For William Earle Williams, it was just a gate, distinct from the imposing stone pillars that flank the other entryways to Haverford College, but still just a gate.

The limestone columns, with attached benches, along Old Railroad Avenue were graceful, light, and simple. They invited passersby to sit, rather than simply walk through.

For decades, Haverford students, staff, and visitors had no idea that the Edward B. Conklin Memorial gate was the work of one of the nation's most influential and underappreciated architectural designers.

Then Williams, a professor at the school, recently was asked to give a speech about the Philadelphia architect Julian Abele, and in his research discovered that his subject was the gate's creator.

"It's a metaphor for Julian Abele," Williams said. "He's everywhere. We just don't know that he exists."

Everywhere is the gates at Haverford, the Beaux Arts grandeur of the Free Library of Philadelphia's Central Library, and the Philadelphia Museum of Art, where he is believed to have designed the Rocky steps. It is in many of the buildings on Duke University's campus and at Harvard University's Widener Memorial Library.

Abele had a role in designing those buildings, although his name is not on them. As chief designer for the Philadelphia architectural firm of Horace Trumbauer, Abele was a company man, and the firm got the credit.

But Abele, who died in 1950, is at the center of an increasingly bright spotlight, pulling him out from behind his draftsman's table. Haverford is researching the entryway and its history. A biography about to be published says Abele had a hand in designing 26 buildings on the National Register of Historic Places, including the Widener University and Philadelphia libraries.

Last month, Pennsylvania State University honored Abele with a plaque recognizing his design of Sutherland Hall and other buildings on the school's Abington campus.

In North Carolina, Duke University has formed a committee to expand the recognition of his role in the campus' design, which was unheralded until his great-grandniece spoke up.

Susan Cook, a student at the North Carolina school in the 1980s, spoke out about Abele during antiapartheid demonstrations at the school. The gist of the response was: Who?

"It shook the foundations of what Duke knew about itself," said Peter Cook of Washington, an architect and Susan Cook's brother. His sister's words "were a catalyst for a rediscovery - or maybe even discovery - of Julian Abele" on campus, he said.

Born in 1881, Abele grew up in South Philadelphia, a member of a prominent African American family. He was related to Absalom Jones, the first African American ordained by the Episcopal Church in the United States.
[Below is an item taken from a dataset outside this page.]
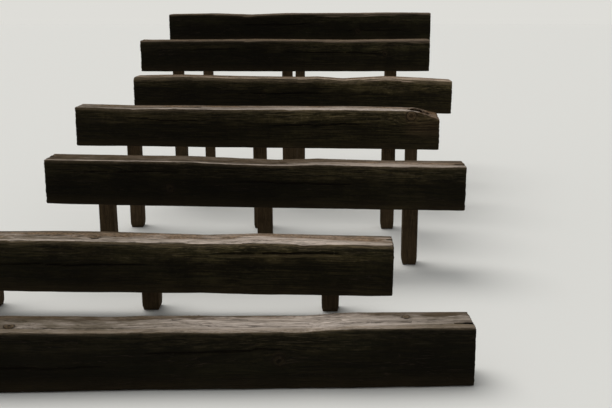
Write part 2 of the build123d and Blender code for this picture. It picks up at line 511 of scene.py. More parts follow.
def end_cracks(points, look):
    """Radial drying cracks on the end faces, widest halfway out and closed at the pith."""
    count = 7
    total = np.zeros(len(points))
    from_pith = points[:, 1:] - look.pith
    wander = rough(points, (9, 0.035, 0.035), look.seed + 20, 2) * 0.0028
    for turn in range(count):
        chance = scatter(np.array([[turn, 1, 1], [turn, 2, 3], [turn, 5, 2]]), look.seed)
        angle = 2 * math.pi * (turn + 0.35 * chance[0]) / count
        ray = np.array((math.cos(angle), math.sin(angle)))
        outwards = from_pith @ ray
        aside = np.abs(from_pith @ np.array((-ray[1], ray[0])) + wander)
        reach = 0.060 + 0.025 * chance[1]
        opening = ramp(outwards, 0.004, 0.5 * reach) * (1 - ramp(outwards, 0.8 * reach, 1.5 * reach))
        width = (0.0019 + 0.0011 * chance[2]) * opening
        total = np.maximum(total, np.clip(1.15 - aside / np.maximum(width, 1e-5), 0, 1))
    return total


def chip_arris(points, look):
    """Moves the points of the front top arris back to its nibbled edge and its chips.

    Also gives how far each point has moved, from 0 to 1, and its distance from the arris.
    """
    corner = (points[:, 2] - (points[:, 1] + TIMBER_DEPTH / 2)) / math.sqrt(2)
    near = corner > -0.05
    bin_length = 0.012
    bins = np.round(points[:, 0] / bin_length).astype(int)
    bins -= bins.min()
    nowhere = -1.0
    edge = np.full(bins.max() + 1, nowhere)
    np.maximum.at(edge, bins[near], corner[near])
    edge = np.where(edge > nowhere, edge, 1.0)[bins]

    splinter = rough(points, (0.060, 0.004, 0.004), look.seed + 31, 2) * 0.0020
    nibble = 0.0028 * np.clip(rough(points, (0.040, 9, 9), look.seed + 32, 3), 0, 1)
    limit = edge - nibble
    for chip in look.chips:
        run = (points[:, 0] - chip.along) / (chip.length / 2)
        step = np.clip((1 + run) / 0.16, 0, 1)
        taper = np.clip((1 - run) / 1.84, 0, 1) ** 0.75
        bite = chip.bite * np.minimum(step, taper)
        limit = np.where(bite > 0, np.minimum(limit, edge - bite + splinter), limit)
    excess = np.clip(corner - limit, 0, None)
    moved = points.copy()
    moved[:, 1] += excess * 0.62
    moved[:, 2] -= excess * 0.78
    return moved, ramp(excess, 0.0006, 0.003), edge - corner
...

Abele attended the Institute for Colored Youth (later Cheyney University), the Pennsylvania Museum and School of Industrial Art (now University of the Arts), and the Pennsylvania Academy of the Fine Arts. In 1902, Abele became the first African American to graduate from the University of Pennsylvania's architecture department.

He designed the Haverford gate, along with a mahogany wall plaque, as part of student competitions at the school in 1901. He won for both. The designs were likely the first of Abele's to be built.

They stand out as designs by Abele that are not obscured by the Horace Trumbauer mantle, said David Brownlee, an architectural historian and a professor at the University of Pennsylvania.

Williams connected Abele to the Haverford gate when he was researching the architect's life for a speech at Penn State Abington. He found an entry in a Penn alumni journal published in 1901. The Athenaeum of Philadelphia has records of Abele's looking for a contractor to build the gates, Williams said.

Before Williams made his discovery, Abele's role in the gate was known by Dreck Spurlock Wilson, an architectural historian from Washington and the author of the biography.

Wilson had discovered the gate and the plaque in the 1980s when he traveled frequently to Philadelphia to research Abele's life.

The 300-pound plaque, which commemorates class library gifts, was covered with plastic and leaning against a wall in a university basement when a facilities worker showed it to Wilson more than 25 years ago.

Abele joined Trumbauer's firm in 1906 and was eventually named senior designer, a stunning accomplishment for an African American at the turn of the century.

"Trumbauer was an equal opportunity employer," but he did it for his own reasons, Brownlee said. Trumbauer was more business rainmaker than architect, Wilson said, and Abele had extensive formal training that few could match.

Abele, who married and had two children, remained the firm's senior designer after Trumbauer's death in 1938. Abele died in 1950 at 68.

He is buried at Historic Eden Cemetery in Collingdale, where prominent African Americans including Marian Anderson and Octavius V. Catto are also buried.

"He was a very shy and retiring person," Cook said. He did not seek the limelight.

The architect himself perhaps even alluded to that.

When Abele was once asked about the Free Library, he said, "The lines are all Mr. Trumbauer's, but the shadows are all mine."